Em segundo lugar, D. Dinis podia ser muita coisa (e era: um excelente poeta, político, diplomata e legislador), mas não era adivinho. E, embora os pinheiros bravos tivessem dado muito jeito na construção das caravelas, ele, que morreu cerca de cem anos antes da conquista de Ceuta, não previu os Descobrimentos!
O historiador J. A. Sotto Mayor Pizarro, autor da biografia de D. Dinis (Temas e Debates 2008), insurge-se contra esta “fama”, da qual o Rei Lavrador não se livra, muito alimentada pelo Estado Novo, a fim de conferir predestinação divina aos Descobrimentos portugueses. Cito da página 263 da referida obra:
“Ainda dos autores quinhentistas uma breve referência a Pedro de Mariz (…), porque me parece o responsável pelo tão decantado mito do Pinhal de Leiria. Com efeito, creio que foi o primeiro autor que valorizou a sua importância e, o que é mais, dando à acção dionisina contornos premonitórios:
«Mandou plantar o grande Pinhal de Leiria, sem o qual era impossível poder-se conservar a navegação da Índia (…). Pelo que não me parece sem mistério, inspirar Deus no coração deste Rei, que tão de antemão desse princípio a tamanha coisa.»”
Sotto Mayor Pizarro volta à carga na página 333:
“Mas se concordo inteiramente com aquele cognome [Rei Poeta], não posso deixar de manifestar o meu mais veemente desacordo - quase diria indignação - pelo de rei Lavrador. Aliás, creio que nenhum outro monarca português foi tão injustiçado por um cognome como D. Dinis, amarrado, é o termo, durante gerações ao malfadado pinhal de Leiria.”
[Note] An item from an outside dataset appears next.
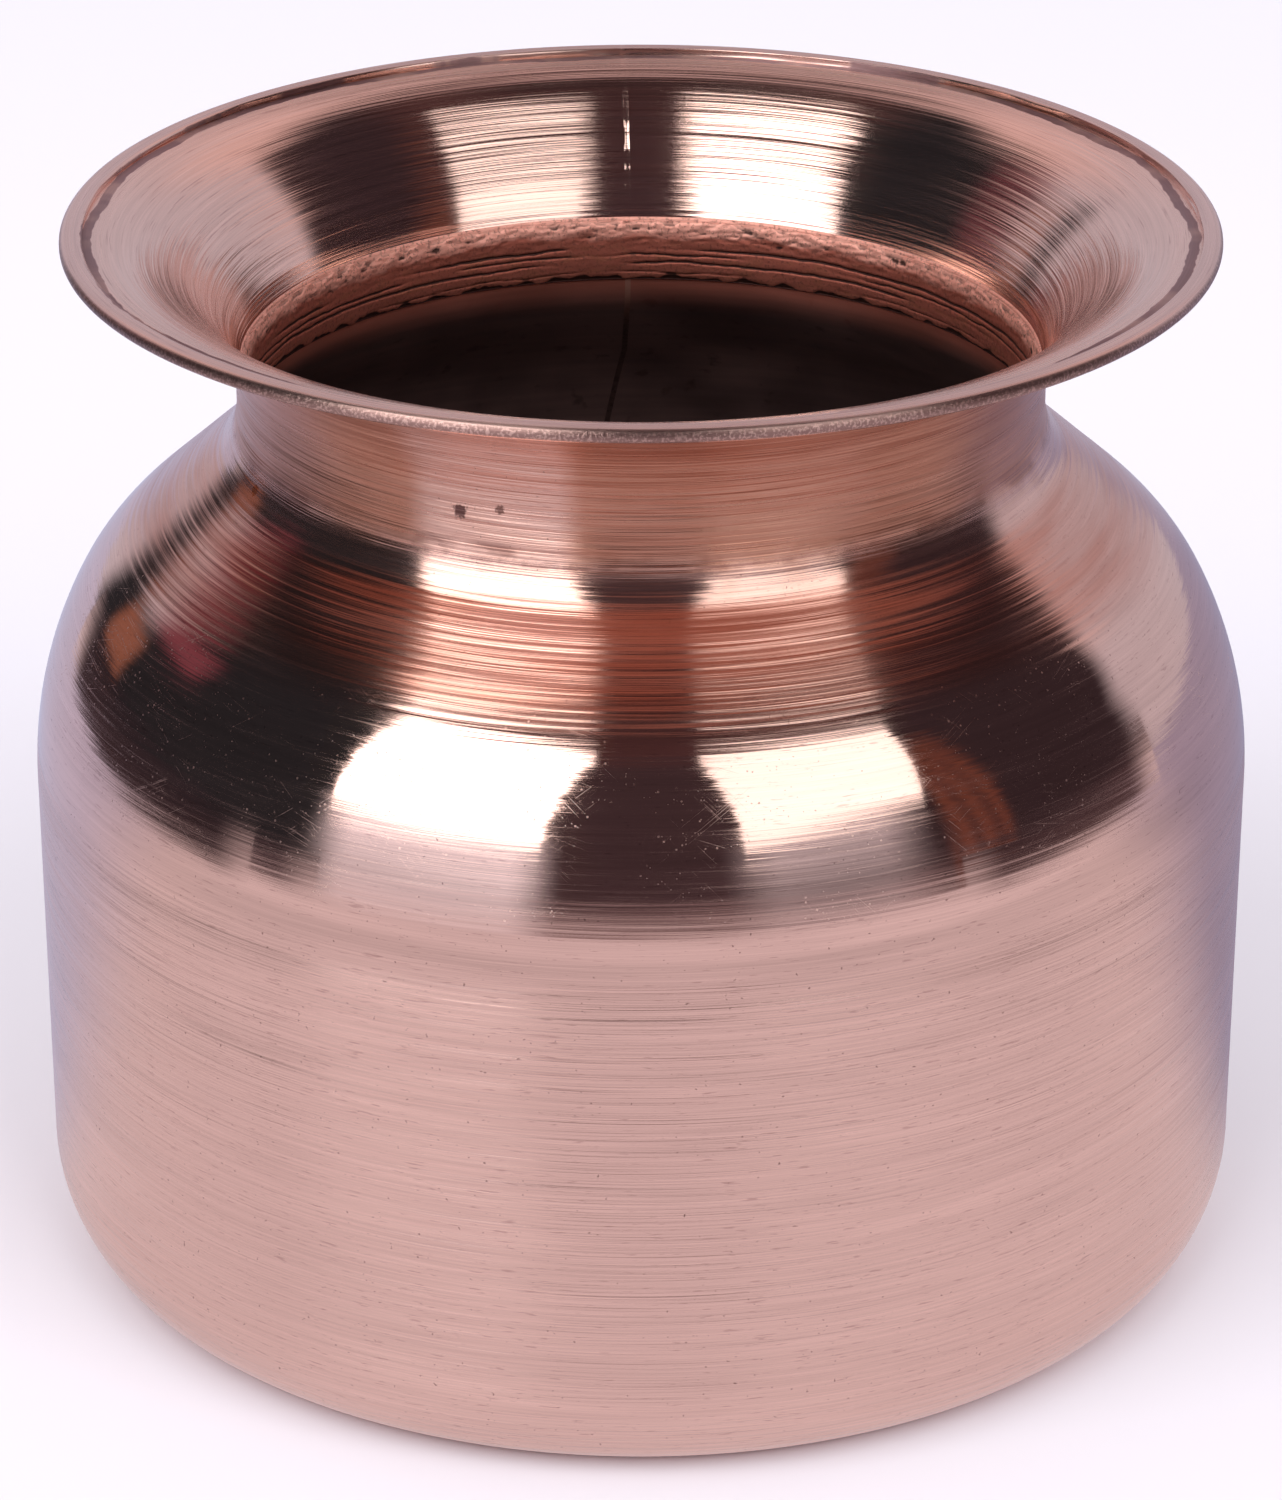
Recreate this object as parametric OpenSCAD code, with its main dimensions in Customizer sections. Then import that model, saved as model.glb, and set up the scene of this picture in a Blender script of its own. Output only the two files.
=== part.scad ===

Sei que, no caso de ‘As Naus de Verde Pinho’ (o próprio título dá continuação ao mito), se trata de uma obra literária, com lugar para a imaginação. Porém, tratando-se de um livro aconselhado para o sexto ano de escolaridade, num altura em que se empreendem esforços para se corrigirem erros do passado, apetece-me dizer que, assim, não passamos da cepa torta!